Oregon Health Plan fosters insurance research

Monday, April 27, 2009 |
PORTLAND, Ore. (AP) - A lottery system created to decide who receives insurance through the Oregon Health Plan is offering researchers a rare chance to study the benefits of health coverage.
By tracking insured and uninsured Oregonians, researchers hope to test how health insurance affects a person's access to care, doctor visits, hospital stays and trips to the emergency room.
The Oregonian newspaper said that researchers also plan to look at how health insurance affects physical and mental health, chronic illnesses, disabilities, pain, financial stress and quality of life.

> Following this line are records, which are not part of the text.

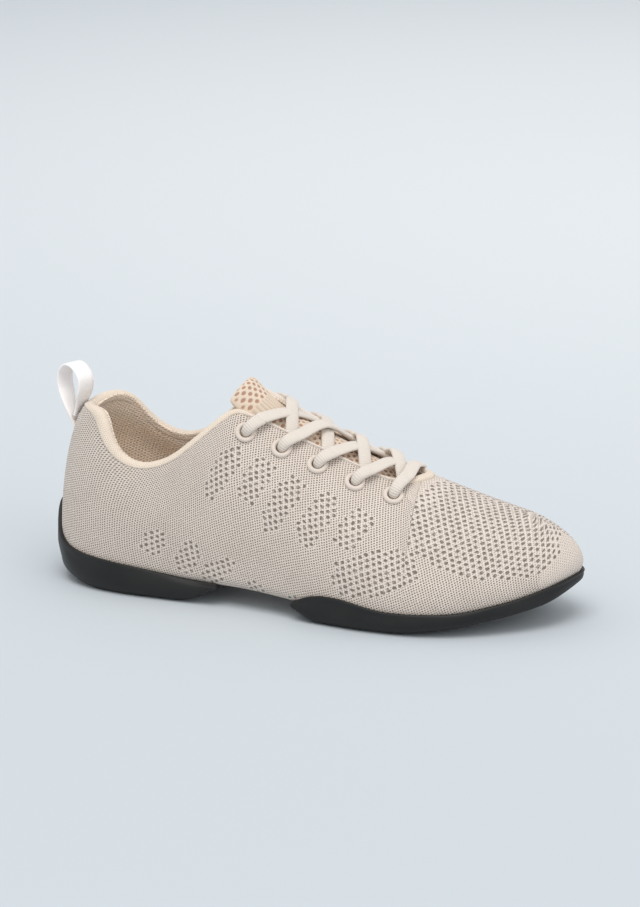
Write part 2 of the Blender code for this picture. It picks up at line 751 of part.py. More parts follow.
def lace_strip(name, stops, material, collection, pieces=11):
    """A lace through a few stops, each a point and the direction that faces out there."""
    places = [stop[0] for stop in stops]
    normals = [stop[1] for stop in stops]
    count = np.arange(len(stops))
    table = Table("stop x y z u v w", np.column_stack([count, places, normals]))
    steps = np.linspace(0, len(stops) - 1, pieces)
    route = np.stack([table.at(axis, steps, level_ends=False) for axis in "xyz"], axis=-1)
    facing = unit(np.stack([table.at(axis, steps) for axis in "uvw"], axis=-1))
    across = unit(np.cross(np.gradient(route, axis=0), facing))
    return ribbon(name, route, across, LACE_WIDTH, LACE_THICKNESS, material, collection)


def make_laces(material, collection, helpers):
    """The bar over the front eyelets and four crossings, joined into one solid."""
    half = LACE_THICKNESS / 2
    over_ring = EYELET_RADIUS - EYELET_HOLE_RADIUS + 2 * WIDE_GAP + half + 0.5
    over_edge = GAP + half + LACE_OVER_EDGE
    beside_edge = GAP + half + LACE_BESIDE_EDGE
    strips = []
    last = len(EYELET_PLACES) - 1
    for number in range(last):
        for side in (LATERAL, MEDIAL):
            near = EYELET_PLACES[number]
            far = EYELET_PLACES[number + 1]
            eyelet, eyelet_normal = skin_point(side, near, EYELET_FROM_EDGE, over_ring)
            edge, edge_normal = skin_point(side, near + 5, 1.0, over_edge)
            beside, beside_normal = skin_point(-side, far + 4, 1.0, beside_edge)
            middle = (edge + beside) / 2
            middle[2] += CROSSING_RISE + (UPPER_LACE_RISE if side == MEDIAL else 0.0)
            up = unit(edge_normal + beside_normal)
            stops = ((eyelet, eyelet_normal), (edge, edge_normal), (middle, up),
                     (beside, beside_normal))
            strips.append(lace_strip(f"lace_{number + 1}_{int(side)}", stops, material,
                                     collection if not strips else helpers))
    ends = [skin_point(side, EYELET_PLACES[last], EYELET_FROM_EDGE, over_ring)
            for side in (LATERAL, MEDIAL)]
    edges = [skin_point(side, EYELET_PLACES[last] + 3, 1.0, over_edge)
             for side in (LATERAL, MEDIAL)]
    middle = (edges[0][0] + edges[1][0]) / 2 + (0, 0, BAR_RISE)
    stops = (ends[0], edges[0], (middle, unit(edges[0][1] + edges[1][1])), edges[1], ends[1])
    lace_strip("lace_bar", stops, material, helpers)
    laces = strips[0]
    laces.name = "laces"
    for helper in helpers.objects:
        helper.hide_render = True
        helper.display_type = "WIRE"
    join = laces.modifiers.new("Join", "BOOLEAN")
    join.operation = "UNION"
    join.operand_type = "COLLECTION"
    join.collection = helpers
    return laces


def make_pull_loop(material, collection):
    """A woven tape, sewn flat to the back seam and looped above the collar."""
    steps = np.linspace(0, 12, 25)
    route = np.stack([
        LOOP_ROUTE.at("x", steps, level_ends=False),
        0 * steps,
        LOOP_ROUTE.at("z", steps, level_ends=False),
    ], axis=-1)
    across = np.tile([0.0, 1.0, 0.0], (len(steps), 1))
    return ribbon("pull_loop", route, across, LOOP_WIDTH, LOOP_THICKNESS, material, collection)


def build():
    for thing in list(bpy.data.objects):
        bpy.data.objects.remove(thing)
    sneaker = bpy.data.collections.new("dance_sneaker")
    cutters = bpy.data.collections.new("cutters")
    lace_helpers = bpy.data.collections.new("lace_strips")
    for collection in (sneaker, cutters, lace_helpers):
        bpy.context.scene.collection.children.link(collection)

    knit = plain_material("sand_knit", (0.62, 0.54, 0.46), 0.95)
    rubber = plain_material("black_rubber", (0.022, 0.022, 0.021), 0.55)
    mesh_knit = plain_material("cream_mesh", (0.72, 0.60, 0.50), 0.95)
    cord = plain_material("light_lace", (0.75, 0.69, 0.62), 0.9)
    footbed = plain_material("footbed", (0.60, 0.50, 0.40), 0.95)
    tape = plain_material("white_tape", (0.80, 0.75, 0.72), 0.85)

    make_eyelets(knit, sneaker, cutters)
    make_upper(knit, sneaker, cutters)
    make_sole("heel_sole", HEEL_SECTIONS, HEEL_LINE, "front", rubber, sneaker)
    make_sole("forefoot_sole", FOREFOOT_SECTIONS, FOREFOOT_LINE, "back", rubber, sneaker)
    make_insole(footbed, sneaker)
    make_tongue(mesh_knit, sneaker)
    make_laces(cord, sneaker, lace_helpers)
    make_pull_loop(tape, sneaker)


build()
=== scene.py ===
import math

import bmesh
import bpy
import numpy as np
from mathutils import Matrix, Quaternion, Vector

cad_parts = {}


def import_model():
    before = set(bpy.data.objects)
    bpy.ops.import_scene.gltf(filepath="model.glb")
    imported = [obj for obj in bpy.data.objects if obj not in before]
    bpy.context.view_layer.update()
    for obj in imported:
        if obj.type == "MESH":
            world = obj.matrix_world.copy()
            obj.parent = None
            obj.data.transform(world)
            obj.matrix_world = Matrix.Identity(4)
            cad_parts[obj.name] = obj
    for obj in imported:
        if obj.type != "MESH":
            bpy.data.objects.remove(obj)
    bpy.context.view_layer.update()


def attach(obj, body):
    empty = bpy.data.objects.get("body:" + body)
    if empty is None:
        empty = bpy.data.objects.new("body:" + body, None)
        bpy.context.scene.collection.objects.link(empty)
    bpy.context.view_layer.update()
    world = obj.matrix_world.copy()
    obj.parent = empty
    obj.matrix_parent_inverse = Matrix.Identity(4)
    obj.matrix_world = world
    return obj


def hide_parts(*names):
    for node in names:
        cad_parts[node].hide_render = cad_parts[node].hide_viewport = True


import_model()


# Camera
# It stands on the outer side of the shoe, a little ahead of it and above it, and is turned
# by the photograph's small roll.
CAMERA_PLACE = Vector((0.48625, -1.38188, 0.50379))
CAMERA_AIM = Vector((0.08425, 0.00678, 0.07038))
CAMERA_ROLL = math.radians(0.9)
CAMERA_LENS = 123.84


def put_in_scene(name, data):
    """An object that holds the data given."""
    thing = bpy.data.objects.new(name, data)
    bpy.context.scene.collection.objects.link(thing)
    return thing


camera_data = bpy.data.cameras.new("photo_camera")
camera_data.lens = CAMERA_LENS
camera_data.sensor_width = 36.0
camera_data.sensor_fit = "AUTO"
camera_data.clip_end = 100.0
camera = put_in_scene("photo_camera", camera_data)
camera.location = CAMERA_PLACE
camera.rotation_mode = "QUATERNION"
looking = (CAMERA_AIM - CAMERA_PLACE).to_track_quat("-Z", "Y")
camera.rotation_quaternion = looking @ Quaternion((0.0, 0.0, 1.0), CAMERA_ROLL)
bpy.context.scene.camera = camera


# Knit upper
# A flat-knitted sock of sand-coloured yarn, pulled over the last and turned in under the
# foot. Fine openings cover it, and bands of wide openings let air through at the sides.
ORIGIN_STATION = 45.0
LATERAL = -1.0
MEDIAL = 1.0
TIP = 268.0
THROAT_FRONT = 185.0
FEATHER_RADIUS = 6.0
ROUND_HANDLE = 0.55 * FEATHER_RADIUS
KNIT_THICKNESS = 1.2
SOFTNESS = 3.5
SOFT_STEPS = np.linspace(-2.0, 2.0, 9)
SOFT_WEIGHTS = np.exp(-SOFT_STEPS ** 2 / 2) / np.exp(-SOFT_STEPS ** 2 / 2).sum()


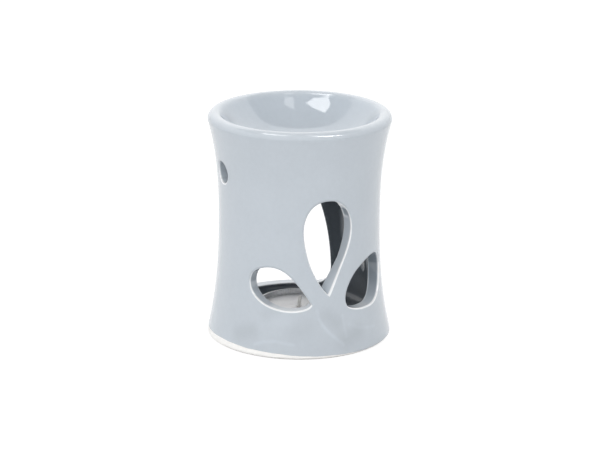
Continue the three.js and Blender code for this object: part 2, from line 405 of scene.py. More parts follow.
@dataclass(frozen=True)
class PaleGlaze(Finish):
    """Glossy pale blue-grey glaze: faintly mottled, nearly white where thin, and darker where it hangs
    and where shade is painted.

    It may have painted reflections: soft lines that are painted light reflections where their strength
    is above 0, and dark ones below.
    """

    body: Colour = (191, 199, 207)
    mottle: float = 2.5
    # Colour of thin glaze, and of the painted light on edges, sills and corners.
    edge: Colour = (250, 251, 252)
    # Colour of glaze that hangs, and of painted shade and painted dark reflections.
    hanging_and_shade: Colour = (118, 127, 136)
    reflection_lines: tuple[ReflectionLine, ...] = ()
    reach: float = 38.0
    roughness: float = 0.045
    ripple: float = 0.012
    refraction: float = 1.65

    def painted_reflections(self, sheet: Sheet) -> Socket:
        """Adds up the painted reflections at a spot of the unrolled wall.

        Args:
            sheet: the material's sheet.
        Returns:
            The strongest light painted reflection and the sum of the dark ones. Each fades as 1 -
            smoothstep with the distance to its line.
        """
        axes = sheet.node("SeparateXYZ", {0: sheet.node("TexCoord").outputs["Object"]}).outputs
        turn = sheet.join("ARCTAN2", axes["X"], sheet.join("MULTIPLY", axes["Y"], -1.0))
        across = sheet.join("MULTIPLY", turn, self.reach * MM)
        wall = sheet.node("CombineXYZ", {0: across, 1: axes["Z"]}).outputs[0]
        light, dark = 0.0, 0.0
        for reflection_line in self.reflection_lines:
            start, along = reflection_line.line(self.reach)
            away = sheet.vector("SUBTRACT", wall, start)
            share = sheet.spread(sheet.vector("DOT_PRODUCT", away, along, "Value"), 0, along.length_squared)
            foot = sheet.node("VectorMath", {0: along, "Scale": share}, operation="SCALE").outputs[0]
            gap = sheet.vector("DISTANCE", away, foot, "Value")
            fade = sheet.spread(
                gap, 0, reflection_line.width * MM, reflection_line.strength, 0, interpolation_type="SMOOTHSTEP"
            )
            if reflection_line.strength > 0:
                light = sheet.join("MAXIMUM", fade, light)
            else:
                dark = sheet.join("ADD", fade, dark)
        return sheet.join("ADD", light, dark)

    def shade(self, sheet: Sheet) -> None:
        """Lets the tone wander with a fine and a broad noise, and adds the painted reflections and the
        edges' glaze.

        Args:
            sheet: the material's empty sheet.
        """
        body = np.array(self.body)
        fine = sheet.contrast(sheet.grain(520, 4, 0.65))
        broad = sheet.spread(sheet.grain(55, 2), 0.35, 0.65)
        plain = sheet.blend(sheet.blend(0.4, fine, broad), body - self.mottle, body + self.mottle)
        # Painted reflections: the light lines lighten the glaze and the dark ones darken it.
        if self.reflection_lines:
            painted_reflections = self.painted_reflections(sheet)
            dark = sheet.blend(sheet.spread(painted_reflections, 0, -1), plain, body * 0.9)
            plain = sheet.blend(sheet.spread(painted_reflections, 0, 1), dark, body * 1.1)
        # Above 0 thin glaze and painted light, below 0 glaze that hangs and painted shade.
        thin = sheet.glaze_and_painted_light()
        uneven = sheet.contrast(sheet.grain(260, 2), 0.85)
        bright = sheet.blend(sheet.join("MULTIPLY", thin, uneven), plain, self.edge)
        colour = sheet.blend(sheet.spread(thin, 0, -1), bright, self.hanging_and_shade)
        gloss = sheet.spread(fine, 0, 1, self.roughness * 0.8, self.roughness * 1.2)
        ripple = sheet.bump(sheet.grain(150, 2, 0.4), self.ripple)
        sheet.surface(colour, gloss, ripple, {"IOR": self.refraction})


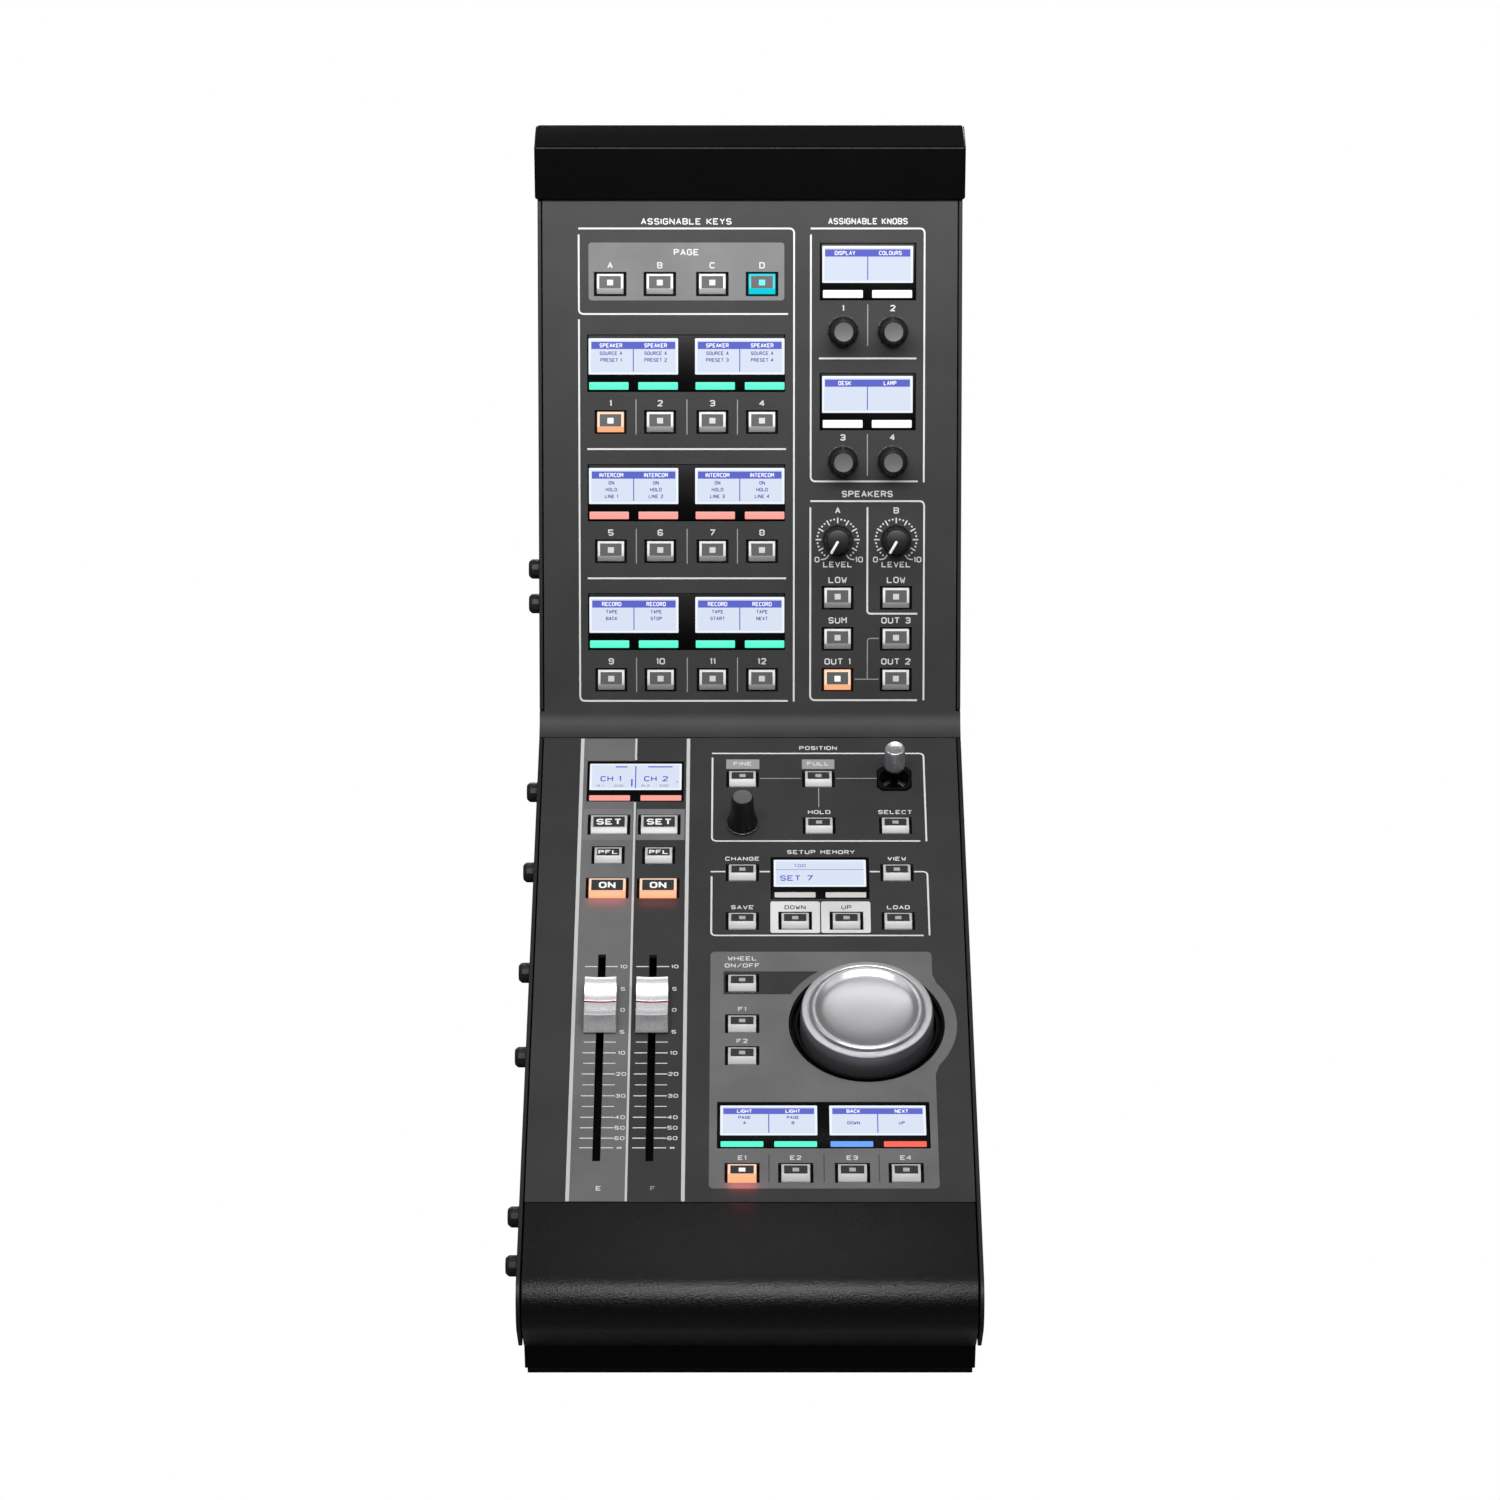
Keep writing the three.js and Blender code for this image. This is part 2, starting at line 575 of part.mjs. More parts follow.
// a cap that rises to a crest behind its sloped front facet, made around its own centre
function keyCap({ cap: [width, depth], front, crest, back }) {
  const half = depth / 2;
  const outline = [
    [half, FLANGE.top - 0.1],
    [half, back],
    [SKIRT - half, crest],
    [-half, front],
    [-half, FLANGE.top - 0.1],
  ];
  return acrossBody(outline, [-width / 2, width / 2]);
}

function keyGeometry(size) {
  const [width, depth] = size.opening.map((side) => side + 2 * FLANGE.overhang);
  return join(
    keyCap(size),
    centredBlock(0, 0, width, depth, [FLANGE.top - FLANGE.thickness, FLANGE.top]),
    post(0, 0, STEM.radius, [STEM.bottom, FLANGE.top - 0.2], 8),
  );
}

// four keys on one moulded web
function keyStripGeometry(columns) {
  const pieces = columns.map((x) => keyGeometry(KEY).translate(x, 0, 0));
  const half = STRIP_WEB.depth / 2;
  const heights = [STRIP_WEB.top - STRIP_WEB.thickness, STRIP_WEB.top];
  const web = block([columns[0], columns[3]], [-half, half], heights);
  return join(...pieces, web);
}

function addKeys(parent, keys, strips) {
  for (const { name, x, y, size = KEY } of keys) add(parent, name, keyGeometry(size), "key", [x, y, 0]);
  for (const { name, columns, y } of strips) add(parent, name, keyStripGeometry(columns), "key", [0, y, 0]);
}

// ---------------------------------------------------------------- knobs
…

"For a health policy researcher, this is the opportunity of a lifetime, said Katherine Baicker, a health economist at the Harvard School of Public Health and a leader of the Oregon study. "This is much bigger than anything Ive ever worked on."
Randomized, controlled studies in which a large group is divided into two otherwise equal groups to test a treatment are ideal for scientific research.
Randomized studies, however, are often impossible in public policy research because forcing someone someone to go without treatment simply to test a result is unethical, said Heidi Allen, a researcher with the Center for Outcomes Research and Education at Providence Health & Services in Portland.
Oregon offered a chance for Allen and other researchers to test policy because the budget forced the state to turn to a lottery to offer benefits to people who do not have or cannot afford health insurance.
The lottery began last year after enrollment in the Oregon Health Plan standard benefit package was frozen for four years.
The state provided coverage for another 10,000 Oregonians chosen randomly in the lottery, but some 100,000 people applied for the benefits.
The state also agreed to share a list of applicants coded by number - not by name - if the researchers raised the necessary grant money and agreed to work with local partners, including Portland State University and Providence.